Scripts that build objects
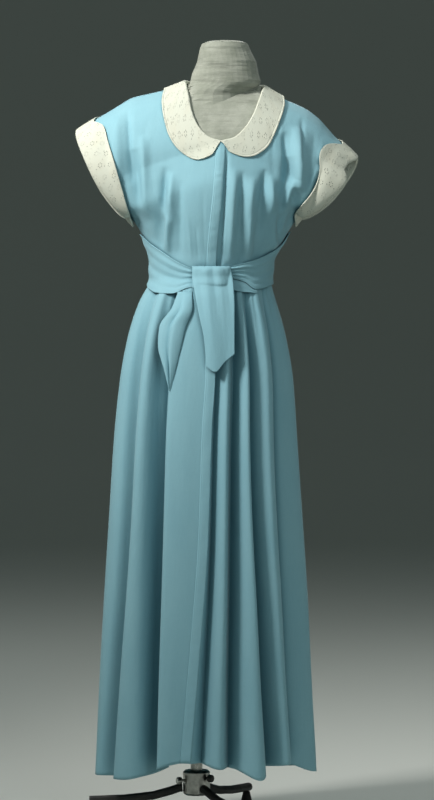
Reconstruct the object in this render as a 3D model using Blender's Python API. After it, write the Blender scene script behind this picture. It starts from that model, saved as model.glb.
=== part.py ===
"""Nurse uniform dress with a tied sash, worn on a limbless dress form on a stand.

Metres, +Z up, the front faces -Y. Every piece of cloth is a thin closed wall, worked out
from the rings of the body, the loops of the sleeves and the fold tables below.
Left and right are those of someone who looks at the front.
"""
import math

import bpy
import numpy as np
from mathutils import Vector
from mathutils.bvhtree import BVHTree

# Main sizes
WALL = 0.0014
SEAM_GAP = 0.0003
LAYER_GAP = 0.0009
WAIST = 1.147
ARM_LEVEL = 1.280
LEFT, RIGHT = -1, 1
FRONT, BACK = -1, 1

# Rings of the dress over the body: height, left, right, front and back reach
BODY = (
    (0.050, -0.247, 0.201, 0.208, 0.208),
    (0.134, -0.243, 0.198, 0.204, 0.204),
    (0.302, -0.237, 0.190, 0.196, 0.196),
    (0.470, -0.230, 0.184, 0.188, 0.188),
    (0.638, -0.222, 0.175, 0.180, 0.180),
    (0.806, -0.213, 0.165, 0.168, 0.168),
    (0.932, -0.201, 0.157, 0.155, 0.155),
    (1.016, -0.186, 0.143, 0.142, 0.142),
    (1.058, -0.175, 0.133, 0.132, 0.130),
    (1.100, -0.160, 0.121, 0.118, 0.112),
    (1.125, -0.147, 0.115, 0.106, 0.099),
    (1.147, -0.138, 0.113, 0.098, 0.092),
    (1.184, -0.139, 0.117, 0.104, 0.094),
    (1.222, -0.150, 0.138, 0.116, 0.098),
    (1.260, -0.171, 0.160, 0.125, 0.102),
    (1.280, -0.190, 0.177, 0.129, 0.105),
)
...
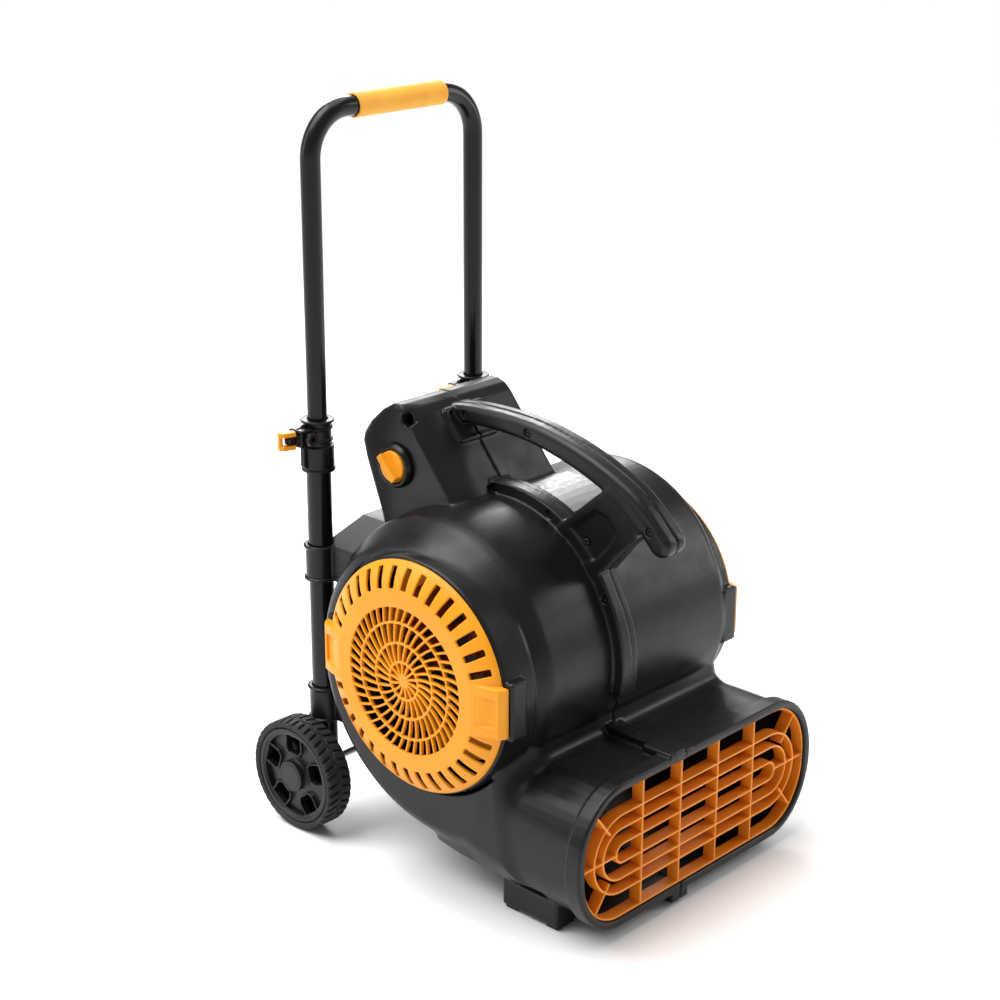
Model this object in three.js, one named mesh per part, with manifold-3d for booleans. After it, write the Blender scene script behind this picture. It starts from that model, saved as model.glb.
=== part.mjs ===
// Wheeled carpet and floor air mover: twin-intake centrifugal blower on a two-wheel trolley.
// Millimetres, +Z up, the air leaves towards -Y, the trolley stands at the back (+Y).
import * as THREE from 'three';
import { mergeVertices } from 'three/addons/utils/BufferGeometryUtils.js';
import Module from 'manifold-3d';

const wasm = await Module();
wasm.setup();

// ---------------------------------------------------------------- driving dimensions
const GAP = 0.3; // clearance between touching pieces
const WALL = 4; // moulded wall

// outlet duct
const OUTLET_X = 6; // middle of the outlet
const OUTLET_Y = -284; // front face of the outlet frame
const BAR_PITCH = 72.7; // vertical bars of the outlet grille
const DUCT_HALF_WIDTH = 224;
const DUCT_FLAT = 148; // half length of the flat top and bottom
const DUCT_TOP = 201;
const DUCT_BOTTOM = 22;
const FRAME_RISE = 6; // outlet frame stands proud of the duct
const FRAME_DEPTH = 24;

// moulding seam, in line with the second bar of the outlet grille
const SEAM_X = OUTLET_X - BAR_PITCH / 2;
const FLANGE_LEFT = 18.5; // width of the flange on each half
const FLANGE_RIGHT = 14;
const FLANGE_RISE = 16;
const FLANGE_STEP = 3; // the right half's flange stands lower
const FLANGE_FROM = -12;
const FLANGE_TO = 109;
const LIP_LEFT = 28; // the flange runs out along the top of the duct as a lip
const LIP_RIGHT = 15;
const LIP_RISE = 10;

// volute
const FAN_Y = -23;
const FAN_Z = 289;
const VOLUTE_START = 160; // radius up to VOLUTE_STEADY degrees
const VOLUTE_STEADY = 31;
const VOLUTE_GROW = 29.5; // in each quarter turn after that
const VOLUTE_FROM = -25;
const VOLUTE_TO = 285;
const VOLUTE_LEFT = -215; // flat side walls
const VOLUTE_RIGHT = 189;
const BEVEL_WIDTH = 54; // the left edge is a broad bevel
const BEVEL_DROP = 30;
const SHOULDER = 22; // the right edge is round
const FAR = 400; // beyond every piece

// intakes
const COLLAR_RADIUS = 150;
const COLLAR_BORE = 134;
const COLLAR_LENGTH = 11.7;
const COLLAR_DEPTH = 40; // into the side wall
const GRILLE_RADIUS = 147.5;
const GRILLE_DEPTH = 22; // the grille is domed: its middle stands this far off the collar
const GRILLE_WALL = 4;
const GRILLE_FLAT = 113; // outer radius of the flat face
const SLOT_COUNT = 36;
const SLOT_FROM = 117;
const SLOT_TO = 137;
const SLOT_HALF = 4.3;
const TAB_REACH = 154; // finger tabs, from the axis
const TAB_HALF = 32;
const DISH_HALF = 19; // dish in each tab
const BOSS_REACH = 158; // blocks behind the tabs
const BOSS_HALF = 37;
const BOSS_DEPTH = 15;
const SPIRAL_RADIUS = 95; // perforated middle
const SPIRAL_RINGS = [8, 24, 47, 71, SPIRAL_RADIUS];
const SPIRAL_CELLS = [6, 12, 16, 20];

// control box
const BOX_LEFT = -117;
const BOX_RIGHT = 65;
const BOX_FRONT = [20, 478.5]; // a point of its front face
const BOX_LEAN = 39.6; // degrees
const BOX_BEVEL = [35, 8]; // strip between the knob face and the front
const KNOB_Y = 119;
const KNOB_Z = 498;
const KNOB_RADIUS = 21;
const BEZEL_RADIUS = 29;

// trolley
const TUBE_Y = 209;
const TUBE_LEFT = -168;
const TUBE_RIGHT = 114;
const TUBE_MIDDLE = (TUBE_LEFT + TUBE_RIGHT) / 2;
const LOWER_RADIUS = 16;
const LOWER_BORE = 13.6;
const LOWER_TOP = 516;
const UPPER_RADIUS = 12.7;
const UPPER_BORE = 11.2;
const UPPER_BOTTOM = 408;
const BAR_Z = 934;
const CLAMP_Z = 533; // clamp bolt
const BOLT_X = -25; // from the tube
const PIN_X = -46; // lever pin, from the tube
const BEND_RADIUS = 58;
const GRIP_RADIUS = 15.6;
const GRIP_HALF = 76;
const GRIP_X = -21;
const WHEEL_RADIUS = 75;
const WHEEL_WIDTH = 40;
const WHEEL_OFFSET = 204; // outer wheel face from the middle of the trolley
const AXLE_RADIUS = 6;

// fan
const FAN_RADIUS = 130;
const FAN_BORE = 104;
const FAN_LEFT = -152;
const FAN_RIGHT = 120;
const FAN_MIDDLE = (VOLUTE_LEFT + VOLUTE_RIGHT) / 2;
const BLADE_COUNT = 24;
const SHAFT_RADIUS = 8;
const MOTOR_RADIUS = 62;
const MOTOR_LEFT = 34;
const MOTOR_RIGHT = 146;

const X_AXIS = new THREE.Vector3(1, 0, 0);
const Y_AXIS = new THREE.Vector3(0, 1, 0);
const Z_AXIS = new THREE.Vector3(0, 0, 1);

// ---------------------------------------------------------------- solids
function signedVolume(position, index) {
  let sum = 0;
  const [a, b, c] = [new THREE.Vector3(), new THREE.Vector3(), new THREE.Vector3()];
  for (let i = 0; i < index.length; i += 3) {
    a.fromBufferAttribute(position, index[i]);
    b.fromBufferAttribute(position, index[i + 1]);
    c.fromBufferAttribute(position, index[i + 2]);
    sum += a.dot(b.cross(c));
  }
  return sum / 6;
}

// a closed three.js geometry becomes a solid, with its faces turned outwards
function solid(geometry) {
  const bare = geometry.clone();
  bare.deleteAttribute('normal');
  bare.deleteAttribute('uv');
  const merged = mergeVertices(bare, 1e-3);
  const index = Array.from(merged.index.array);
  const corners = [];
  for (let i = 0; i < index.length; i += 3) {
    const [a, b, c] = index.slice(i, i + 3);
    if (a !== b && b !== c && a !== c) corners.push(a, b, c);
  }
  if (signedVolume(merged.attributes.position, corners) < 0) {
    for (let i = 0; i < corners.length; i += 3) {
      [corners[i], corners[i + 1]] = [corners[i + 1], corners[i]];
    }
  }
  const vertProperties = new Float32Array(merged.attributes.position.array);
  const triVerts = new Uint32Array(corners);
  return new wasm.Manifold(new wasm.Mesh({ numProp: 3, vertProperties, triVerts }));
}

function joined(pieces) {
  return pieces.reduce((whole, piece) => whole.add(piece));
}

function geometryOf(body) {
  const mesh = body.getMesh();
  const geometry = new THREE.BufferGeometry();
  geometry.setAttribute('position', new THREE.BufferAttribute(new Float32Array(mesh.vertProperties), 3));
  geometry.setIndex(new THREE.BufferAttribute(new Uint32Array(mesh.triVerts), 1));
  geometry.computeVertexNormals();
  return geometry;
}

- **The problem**
Reply with only the number of lines in the material above where the string "model" appears.

- **Finished answer**
2